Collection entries
+++++

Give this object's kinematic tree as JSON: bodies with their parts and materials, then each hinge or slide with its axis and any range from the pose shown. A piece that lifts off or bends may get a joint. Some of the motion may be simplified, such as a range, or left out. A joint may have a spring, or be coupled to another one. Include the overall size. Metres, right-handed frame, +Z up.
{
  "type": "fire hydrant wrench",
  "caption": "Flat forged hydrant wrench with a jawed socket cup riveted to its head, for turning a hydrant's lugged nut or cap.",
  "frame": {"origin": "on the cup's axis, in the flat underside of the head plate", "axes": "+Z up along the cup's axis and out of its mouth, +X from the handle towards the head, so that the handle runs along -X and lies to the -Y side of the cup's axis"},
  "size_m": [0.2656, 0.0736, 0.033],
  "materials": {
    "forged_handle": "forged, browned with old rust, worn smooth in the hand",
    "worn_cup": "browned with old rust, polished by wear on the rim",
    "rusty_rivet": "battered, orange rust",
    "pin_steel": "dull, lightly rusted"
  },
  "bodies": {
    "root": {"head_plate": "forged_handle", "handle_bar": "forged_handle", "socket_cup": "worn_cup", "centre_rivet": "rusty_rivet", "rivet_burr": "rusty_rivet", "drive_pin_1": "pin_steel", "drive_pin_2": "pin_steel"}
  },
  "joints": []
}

+++++

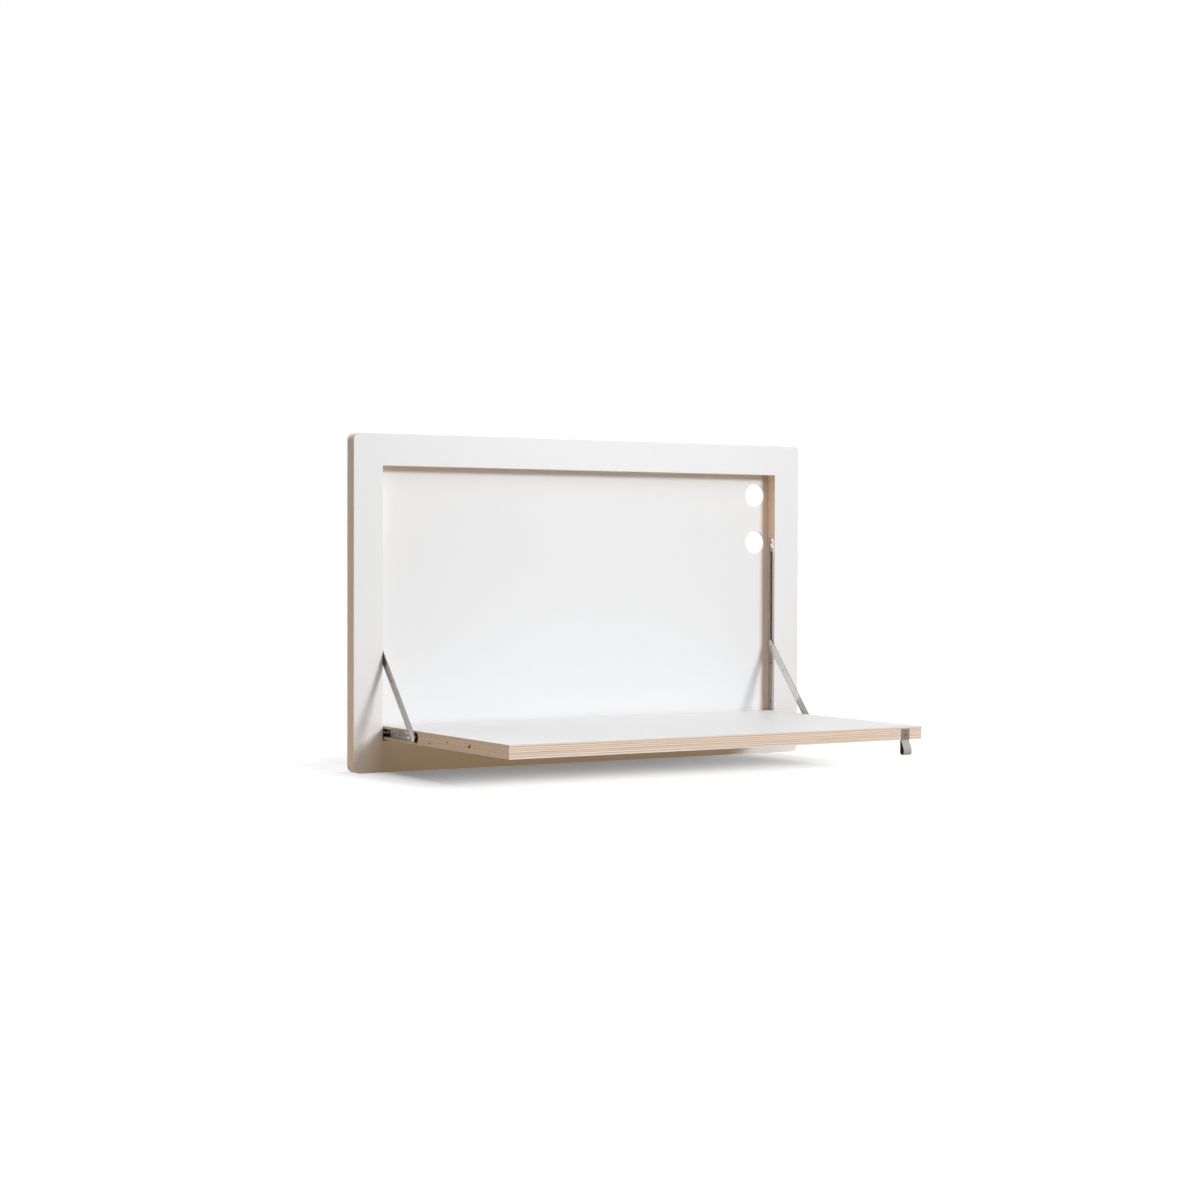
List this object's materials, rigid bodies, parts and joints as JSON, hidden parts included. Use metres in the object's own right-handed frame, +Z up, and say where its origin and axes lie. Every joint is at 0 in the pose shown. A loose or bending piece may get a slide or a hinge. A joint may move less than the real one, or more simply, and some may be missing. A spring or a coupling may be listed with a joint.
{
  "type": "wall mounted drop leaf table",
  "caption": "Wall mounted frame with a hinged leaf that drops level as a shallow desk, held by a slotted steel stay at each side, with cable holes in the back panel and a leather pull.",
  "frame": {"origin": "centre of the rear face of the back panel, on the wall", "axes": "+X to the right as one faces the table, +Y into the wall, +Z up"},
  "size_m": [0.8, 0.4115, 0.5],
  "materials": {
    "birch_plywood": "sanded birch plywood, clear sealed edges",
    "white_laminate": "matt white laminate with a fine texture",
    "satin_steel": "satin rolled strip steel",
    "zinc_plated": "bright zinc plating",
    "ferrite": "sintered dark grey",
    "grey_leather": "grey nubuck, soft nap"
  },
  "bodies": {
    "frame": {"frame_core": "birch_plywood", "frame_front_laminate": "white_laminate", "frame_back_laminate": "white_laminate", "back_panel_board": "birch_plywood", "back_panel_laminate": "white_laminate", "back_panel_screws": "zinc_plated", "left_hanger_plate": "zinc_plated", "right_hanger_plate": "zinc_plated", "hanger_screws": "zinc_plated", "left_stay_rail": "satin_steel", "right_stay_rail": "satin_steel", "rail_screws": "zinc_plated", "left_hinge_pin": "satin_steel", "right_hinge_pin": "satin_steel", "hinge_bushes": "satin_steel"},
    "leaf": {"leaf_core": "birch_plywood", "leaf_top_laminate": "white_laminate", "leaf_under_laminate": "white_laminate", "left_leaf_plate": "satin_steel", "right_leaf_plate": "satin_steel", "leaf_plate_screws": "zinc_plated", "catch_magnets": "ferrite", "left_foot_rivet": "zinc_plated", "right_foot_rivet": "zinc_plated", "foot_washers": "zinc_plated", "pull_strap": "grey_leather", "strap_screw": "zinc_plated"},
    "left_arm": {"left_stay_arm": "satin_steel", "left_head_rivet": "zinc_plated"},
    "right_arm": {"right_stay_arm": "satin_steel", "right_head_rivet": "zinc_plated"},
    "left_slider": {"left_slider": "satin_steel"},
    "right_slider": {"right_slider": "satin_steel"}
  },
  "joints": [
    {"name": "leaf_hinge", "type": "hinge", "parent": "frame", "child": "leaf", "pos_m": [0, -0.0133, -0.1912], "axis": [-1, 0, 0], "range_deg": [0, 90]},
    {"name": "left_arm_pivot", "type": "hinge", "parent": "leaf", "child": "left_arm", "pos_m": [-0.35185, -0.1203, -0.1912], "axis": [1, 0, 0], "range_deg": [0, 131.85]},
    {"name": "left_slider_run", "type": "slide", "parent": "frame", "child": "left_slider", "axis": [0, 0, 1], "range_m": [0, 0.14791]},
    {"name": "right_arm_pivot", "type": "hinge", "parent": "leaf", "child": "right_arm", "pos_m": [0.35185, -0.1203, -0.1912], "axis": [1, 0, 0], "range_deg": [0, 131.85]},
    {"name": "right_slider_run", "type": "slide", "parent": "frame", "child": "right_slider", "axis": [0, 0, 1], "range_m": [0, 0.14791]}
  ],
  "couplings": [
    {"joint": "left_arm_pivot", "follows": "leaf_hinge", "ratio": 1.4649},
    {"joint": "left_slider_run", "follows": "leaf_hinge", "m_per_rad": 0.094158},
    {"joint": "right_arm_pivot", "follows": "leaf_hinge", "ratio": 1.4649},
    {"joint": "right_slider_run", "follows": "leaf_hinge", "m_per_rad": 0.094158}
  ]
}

+++++

• _Work to do_
Show all lines in the entries above where the word "parts" appears.

• _The output_
Give this object's kinematic tree as JSON: bodies with their parts and materials, then each hinge or slide with its axis and any range from the pose shown. A piece that lifts off or bends may get a joint. Some of the motion may be simplified, such as a range, or left out. A joint may have a spring, or be coupled to another one. Include the overall size. Metres, right-handed frame, +Z up.
List this object's materials, rigid bodies, parts and joints as JSON, hidden parts included. Use metres in the object's own right-handed frame, +Z up, and say where its origin and axes lie. Every joint is at 0 in the pose shown. A loose or bending piece may get a slide or a hinge. A joint may move less than the real one, or more simply, and some may be missing. A spring or a coupling may be listed with a joint.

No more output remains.